An Intro to Wildfire Season

Summer is coming and with that comes the impending threat of wildfire season in many states. As temperatures continue to rise and rain and snow aren't as prevalent, the threat of wildfires in much drier conditions are more and more present. What exactly is wildfire season and what do you need to know to avoid potentially starting a fire? We've got some tips for you! 

Wildfire season, and the areas effected, are continuing to expand with the states seeing the most fires being California, Georgia, Texas, North Carolina, Florida, Arizona and Oklahoma. Nearly 85 percent* of wildland fires in the United States are caused by humans. Human-caused fires result from campfires left unattended, the burning of debris, equipment use and malfunctions, negligently discarded cigarettes, and intentional acts of arson.

*Source: 2000-2017 data based on Wildland Fire Management Information (WFMI) and U.S. Forest Service Research Data Archive

Lightening is another starter of wild fires. According to "lightning is described as having two components—leaders and strokes. The leader is the probing feeler sent from the cloud. The return streaks of light are a series of strokes that produce the actual lightning bolt or flash that we see.

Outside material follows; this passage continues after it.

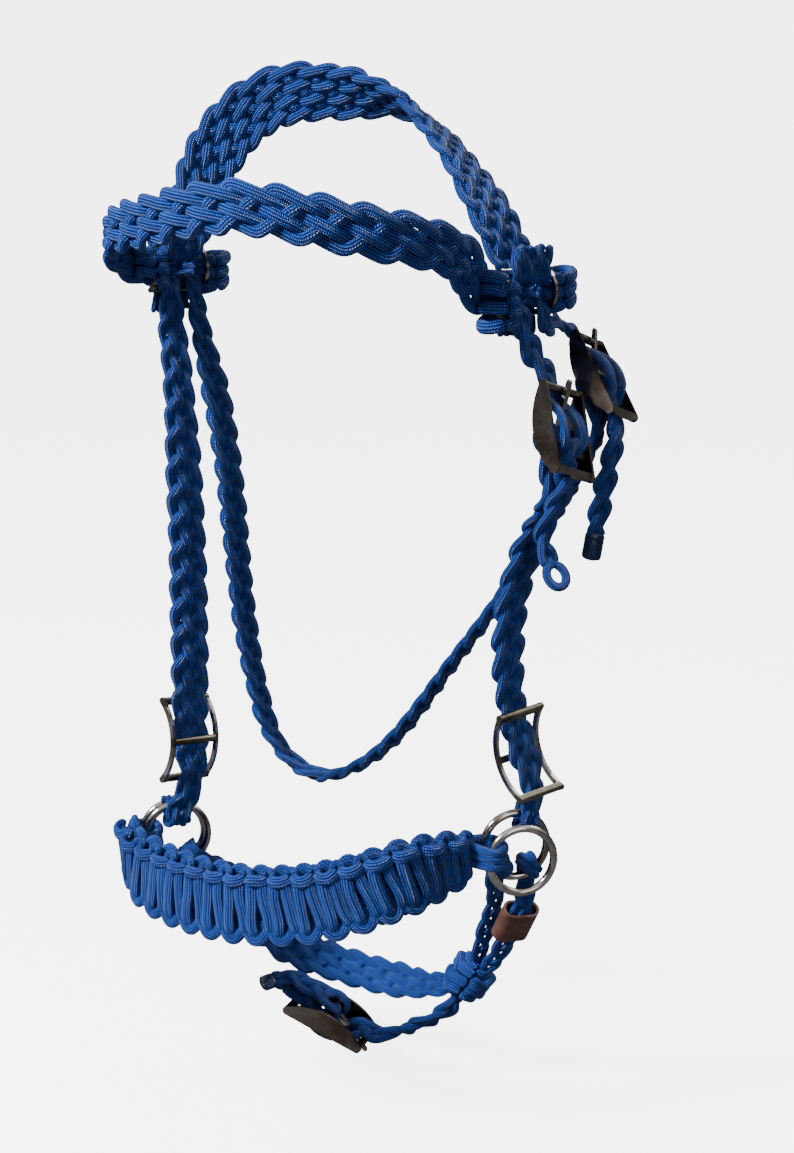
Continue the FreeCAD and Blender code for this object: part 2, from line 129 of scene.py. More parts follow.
def slide(node, up, front):
    a = axes(up, front)
    return (middle(node, a) - a[1] * 4.75, up, front)


CHEEK = buckle("cheek_tongue_turn", UP_CHEEK, FACE_CHEEK)
THROAT = buckle("throat_tongue_turn", UP_THROAT, FACE_THROAT)
CHIN = buckle("chin_tongue_turn", UP_CHIN, FACE_CHIN)
SLIDE_L = slide("slide_left", UP_SLIDE_L, -FACE)
SLIDE_R = slide("slide_right", UP_SLIDE_R, FACE)
RING_L, RING_R = middle("cheek_ring_left"), middle("cheek_ring_right")
REIN_L, REIN_R = middle("rein_ring_left"), middle("rein_ring_right")
KNOT, TAG = middle("chin_knot"), middle("leather_tag")
LOW_L, LOW_R = KEEPER_L - UP * 11, KEEPER_R - UP * 11
TOP_L, TOP_R = KEEPER_L + UP * 11, KEEPER_R + UP * 11


# ------------------------------------------------------------------ strips: centre, face and width
def spline(knots, pts, at):
    """Natural cubic through pts at knots, and its first derivative, at the given places."""
    n = len(knots)
    h = np.diff(knots)
    a = np.eye(n)
    r = np.zeros((n, pts.shape[1]))
    for i in range(1, n - 1):
        a[i, i - 1:i + 2] = [h[i - 1], 2 * (h[i - 1] + h[i]), h[i]]
        r[i] = 6 * ((pts[i + 1] - pts[i]) / h[i] - (pts[i] - pts[i - 1]) / h[i - 1])
    m = np.linalg.solve(a, r)
    k = np.clip(np.searchsorted(knots, at, side="right") - 1, 0, n - 2)
    hk = h[k][:, None]
    u = (at - knots[k])[:, None]
    c1 = (pts[k + 1] - pts[k]) / hk - hk * (2 * m[k] + m[k + 1]) / 6
    c3 = (m[k + 1] - m[k]) / (6 * hk)
    return pts[k] + u * (c1 + u * (m[k] / 2 + u * c3)), c1 + u * (m[k] + u * 3 * c3)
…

There are two types of lightning—cold lightning and hot lightning. Cold lightning is a return stroke with intense electrical current but of relatively short duration. Hot lightning has currents with less voltage, but these occur for a longer period of time. Fires are usually started by unusually long-lasting hot lightning bolts."

With the majority of wildfires starting due to human error, we have a lot of room for educating, taking steps to become more proactive and safe in the outdoors. One thing to be aware of is if the area you are in has fire restrictions in place. For example, below are Arizona's Fire Restriction stages: 

Stage 1 Fire Restrictions include: 

1. Building, maintaining, attending, or using a fire, campfire, charcoal, coal, or wood stove other than in a developed campsite or picnic area is prohibited. Exemptions include persons using a device solely fueled by liquid petroleum or LPG fuels that can be turned on and off.
2. Smoking is prohibited unless: it is within an enclosed vehicle or building, a developed recreation site/improved site, or while stopped in an area at least three feet in diameter that is barren or cleared of all flammable materials.
3. The discharging or using of any kind of fireworks and incendiary devices is prohibited.
4. Welding or operating acetylene or other torch device with an open flame is prohibited.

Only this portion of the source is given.